When asked by one of the bewildered boys about where they came from, one of them replied: “England, the UK.”
Rescuers had been focusing on an elevated mound, which cavers have named Pattaya Beach, in the cave complex’s third chamber, knowing that it could have provided the boys with a refuge when rains flooded the cave.
Chiang Rai governor Narongsak Osottanakorn said: “The SEALs reported that … they reached Pattaya Beach which was flooded.
“So they went 400 metres further where we found the 13 … who were safe.”
The boys survival was greeted with jubilation nationwide by Thais who have followed every twist of the harrowing story.
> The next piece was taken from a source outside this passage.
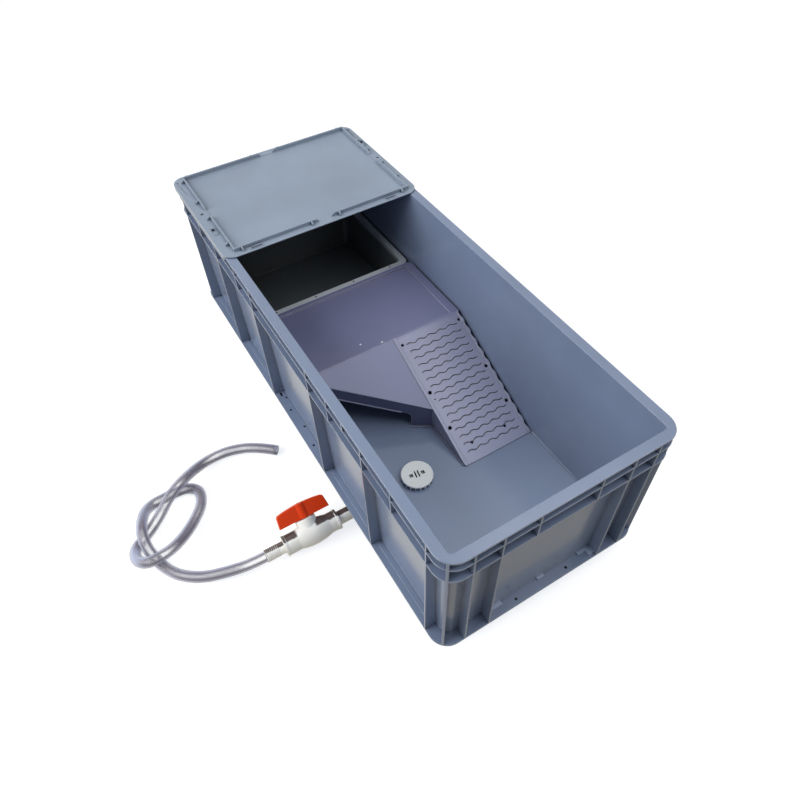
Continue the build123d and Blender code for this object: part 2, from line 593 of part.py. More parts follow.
def make_valve_parts():
    half = VALVE_HALF
    hollow_ball = Sphere(BALL_R + 0.3)
    ball = Sphere(BALL_R) - rod_y(VALVE_BORE_R, -20, 20) - block(-2, 2, -6, 6, 10, 20)
    seats = {}
    seat = rod_y(CHAMBER_R - 0.1, 9.6, BALL_R + 0.6) - rod_y(VALVE_BORE_R, 0, 20) - hollow_ball
    seats["valve_seat_tank_side"] = seat
    seat = rod_y(CHAMBER_R - 0.1, -BALL_R - 0.6, -9.6) - rod_y(VALVE_BORE_R, -20, 0) - hollow_ball
    seats["valve_seat_hose_side"] = seat
    plug = rod_y(CHAMBER_R - 0.1, -half, -BALL_R - 0.6) - rod_y(VALVE_BORE_R, -half - 1, 0)
    plug = plug - rod_y(PIPE_R, -half - 1, -half + SOCKET_DEPTH)
    stem = disc(5.9, 14.4, 51) + disc(8, 14.6, 18.2) + block(-1.85, 1.85, -5.4, 5.4, 10.4, 15)
    stem = stem - (disc(10, 37, 60) - block(-4, 4, -4, 4, 36, 61))
    seals = []
    for z in (19.6, 24.0):
        stem = stem - (ring(7, 4.4, z, z + 2.4))
        seals.append(ring(5.92, 4.4, z, z + 2.4))
    stem = stem - disc(1.4, 42, 52)
    parts = dict(seats)
    parts["valve_body"] = make_valve_body()
    parts["valve_ball"] = ball
    parts["valve_end_plug"] = plug
    parts["valve_stem"] = stem
    parts["stem_o_rings"] = Compound(seals)
    parts["valve_handle"] = make_handle()
    screw = disc(3.4, 51, 53.4) + disc(1.4, 42, 51.5)
    parts["handle_screw"] = screw - block(-2.6, 2.6, -0.5, 0.5, 52.5, 54)
    parts["hose_tail"] = make_hose_tail()
    return {name: valve_place(shape) for name, shape in parts.items()}


def arch_face(half, low, shoulder, crown, round_r, flare=3.0):
    """A side view with a flat foot, ends that flare towards it, round shoulders and an arched top."""
    face = make_face([
        Line((-half - flare, low), (half + flare, low)),
        Line((half + flare, low), (half, shoulder)),
        ThreePointArc((half, shoulder), (0, crown), (-half, shoulder)),
        Line((-half, shoulder), (-half - flare, low))])
    return fillet(face.vertices().sort_by(Axis.Y)[-2:], round_r)


def make_handle():
    """Winged handle: an arched shell with a round hub, open underneath."""
    low, high, end_high, half = 29.6, 57.0, 52.5, 44.5
    side = arch_face(half, low, end_high, high, 5)
    wings = extrude(Plane.YZ * side, 7.5, both=True)
    hub = disc(10.6, low, high + 2) & extrude(Plane.YZ * side, 20, both=True)
    outer = wings + hub
    outer = fillet(outer.edges().filter_by(lambda e: e.center().Z > 51 and e.length > 6), 1.6)
    inner_side = arch_face(half - 2.6, low - 1, end_high - 2.4, high - 2.8, 3)
    hollow = extrude(Plane.YZ * inner_side, 5, both=True)
    hollow = hollow - disc(9.5, 0, 80)
    body = outer - hollow
    body = body - block(-4.1, 4.1, -4.1, 4.1, 28, 51) - disc(6.3, 28, 37) - disc(3.6, 51, 60)
    return body


def make_hose_tail():
    """Ridged tail in the valve's plug, its bore wide at the tip for the hose."""
    half = VALVE_HALF
    tip = -half - 35.0
    inner = -half + SOCKET_DEPTH
    outline = [(0, inner), (PIPE_R, inner), (PIPE_R, -half), (11.0, -half - 0.5), (11.0, -half - 12)]
    for i in range(6):
        y = -half - 12 - i * 3.4
        outline += [(11.7, y - 0.5), (10.9, y - 3.4)]
    outline += [(11.7, tip + 2), (11.7, tip + 0.8), (11.2, tip), (0, tip)]
    body = spun(outline)
    body = body - rod_y(6.5, tip - 1, inner + 1)
    return body - rod_y(HOSE_R + 0.2, tip - 1, tip + 14)


# Risers that lift the base clear of the drain
def make_risers():
    parts = {}
    caps, pads = [], []
    width, height, half_length, wall = 60.0, 42.0, 150.0, 3.0
    for name, x in (("riser_rear", -340.0), ("riser_middle", 0.0), ("riser_front", 340.0)):
        z0 = BASE - height
        tube = block(x - width / 2, x + width / 2, -half_length, half_length, z0, BASE)
        inner = width / 2 - wall
        bore = block(x - inner, x + inner, -half_length - 1, half_length + 1, z0 + wall, BASE - wall)
        parts[name] = tube - bore
        for side in (-1, 1):
            outer = side * half_length
            caps.append(block(x - inner, x + inner, outer, outer - side * 5, z0 + wall, BASE - wall))
        pads.append(block(x - 26, x + 26, -145, 145, 0, z0))
    parts["riser_end_caps"] = Compound(caps)
    parts["riser_pads"] = Compound(pads)
    return parts


# Hose route, from the shoulder in the tail's bore to the bare end
TAIL_TIP = VALVE_Y - VALVE_HALF - 35.0
HOSE_ROUTE = [
    (199, TAIL_TIP + 14, 25), (199, -382, 24), (187, -424, 17), (170, -466, 10), (148, -497, 10),
    (122, -515, 10), (93, -525, 10), (75, -530, 20), (57, -530, 34), (31, -524, 35), (0, -513, 23),
    (-18, -496, 11), (-19, -472, 10), (-21, -450, 10), (-17, -426, 10), (1, -410, 12), (31, -416, 13),
    (59, -440, 15), (86, -468, 22), (105, -493, 33), (111, -517, 37), (109, -540, 35), (87, -554, 24),
    (57, -551, 12), (45, -533, 10), (28, -510, 10), (16, -489, 18), (9, -472, 32), (-4, -453, 38),
    (-21, -426, 36), (-45, -397, 20), (-58, -364, 11), (-57, -327, 10), (-38, -281, 10), (-7, -248, 10)]


def corner_radii(points):
    """The largest tangent arc at each inner point: 0.45 of the shorter run."""
    radii = []
    for a, b, c in zip(points, points[1:], points[2:]):
        before, after = Vector(*b) - Vector(*a), Vector(*c) - Vector(*b)
        half_turn = radians(before.get_angle(after)) / 2
        radii.append(0.45 * min(before.length, after.length) / tan(half_turn))
    return radii


def gap_to_itself(path, step=4.0, apart=60.0):
    """The least clear gap between two stretches of the hose that are some way apart along it."""
    count = int(path.length / step)
    points = [path.position_at(i / count) for i in range(count + 1)]
    skip = int(apart / step)
    gaps = [(a - b).length for i, a in enumerate(points) for b in points[i + skip:]]
    return min(gaps) - 2 * HOSE_R


def make_hose():
    radii = corner_radii(HOSE_ROUTE)
    path = FilletPolyline(*HOSE_ROUTE, radius=radii)
    start = Plane(origin=HOSE_ROUTE[0], z_dir=(0, -1, 0))
    outer = sweep(start * Circle(HOSE_R), path=path)
    bore = sweep(start * Circle(HOSE_BORE_R), path=path)
    hose = outer - bore
    area = pi * (HOSE_R ** 2 - HOSE_BORE_R ** 2)
    print("hose radii", [round(r, 1) for r in radii])
    print("hose length", round(path.length, 1), "volume", round(hose.volume))
    print("section x length", round(area * path.length), "gap to itself", round(gap_to_itself(path), 1))
    return hose


def main():
    os.makedirs("parts", exist_ok=True)
    nodes = {
        "tank_shell": make_tank_shell(),
        "lid": make_lid(),
        "nest_box": make_nest_box(),
        "basking_platform": make_basking_platform(),
        "strainer_cap": make_strainer_cap(),
        "drain_hose": make_hose(),
    }
    nodes.update(make_drain_parts())
    nodes.update(make_valve_parts())
    nodes.update(make_risers())
    for name, shape in nodes.items():
        export_step(shape, f"parts/{name}.step")


main()
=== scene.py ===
import bmesh
import bpy
from mathutils import Matrix, Vector


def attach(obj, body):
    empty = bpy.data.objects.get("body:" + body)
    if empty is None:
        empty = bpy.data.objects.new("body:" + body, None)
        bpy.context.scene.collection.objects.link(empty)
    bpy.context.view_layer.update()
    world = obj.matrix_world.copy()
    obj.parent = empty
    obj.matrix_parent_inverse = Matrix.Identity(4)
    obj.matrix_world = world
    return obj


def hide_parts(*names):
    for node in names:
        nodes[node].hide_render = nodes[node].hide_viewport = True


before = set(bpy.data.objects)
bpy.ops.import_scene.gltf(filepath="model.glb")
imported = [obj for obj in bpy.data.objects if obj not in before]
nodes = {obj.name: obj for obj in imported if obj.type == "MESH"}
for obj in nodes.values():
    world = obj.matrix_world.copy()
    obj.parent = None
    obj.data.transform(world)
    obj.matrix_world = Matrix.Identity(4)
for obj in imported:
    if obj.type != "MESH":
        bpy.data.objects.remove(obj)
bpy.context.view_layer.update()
scene = bpy.context.scene

MM = 0.001

# Camera: where the photograph was taken from, how it was held, and its lens and sensor in mm
CAMERA_PLACE = Vector((0.7760, -0.4095, 1.0649))
CAMERA_RIGHT = Vector((0.51731, 0.85546, -0.02461))
CAMERA_UP = Vector((-0.65003, 0.41146, 0.63892))
CAMERA_BACK = Vector((0.55668, -0.31451, 0.76891))
CAMERA_LENS = 29.76
CAMERA_SENSOR = 36

# Hose: outer radius, wall, length, and the route from the shoulder in the tail to the bare end
HOSE_R = 10 * MM
HOSE_WALL = 2.5 * MM
HOSE_ROUTE_MM = [
    (199, -345.5, 25), (199, -382, 24), (187, -424, 17), (170, -466, 10), (148, -497, 10),
    (122, -515, 10), (93, -525, 10), (75, -530, 20), (57, -530, 34), (31, -524, 35),
    (0, -513, 23), (-18, -496, 11), (-19, -472, 10), (-21, -450, 10), (-17, -426, 10),
    (1, -410, 12), (31, -416, 13), (59, -440, 15), (86, -468, 22), (105, -493, 33),
    (111, -517, 37), (109, -540, 35), (87, -554, 24), (57, -551, 12), (45, -533, 10),
    (28, -510, 10), (16, -489, 18), (9, -472, 32), (-4, -453, 38), (-21, -426, 36),
    (-45, -397, 20), (-58, -364, 11), (-57, -327, 10), (-38, -281, 10), (-7, -248, 10)]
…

Relatives of the boys, who have been at a shelter near the cave hoping for a breakthrough, were seen cheering, smiling and receiving calls after being given the news.
Rescuers shook hands and congratulated each other as occasional cheers broke out.
Prime Minister Prayuth Chan-ocha thanked the international experts and rescuers for their “tremendous efforts”.
A statement from his office read: “The Royal Thai Government and the Thai people are grateful for this support and co-operation, and we all wish the team a safe and speedy recovery.”
A leading American cave rescue expert says many challenges lay ahead for the rescue divers.
Anmar Mirza, the US National Cave Rescue Commission coordinator, says the primary decision is now one of whether to try to evacuate them or to provide essential supplies until conditions improve.
Mr Mirza said: “Supplying them on site may face challenges depending on how difficult the dives are.
“Trying to take non-divers through a cave is one of the most dangerous situations possible, even if the dives are relatively easy.”
He added that “if the dives are difficult then supply will be difficult, but the risk of trying to dive them out is also exponentially greater”.
The boys went missing with their 25-year-old coach after football practice on June 23 after they set out to explore the cave near Thailand’s northern border with Myanmar.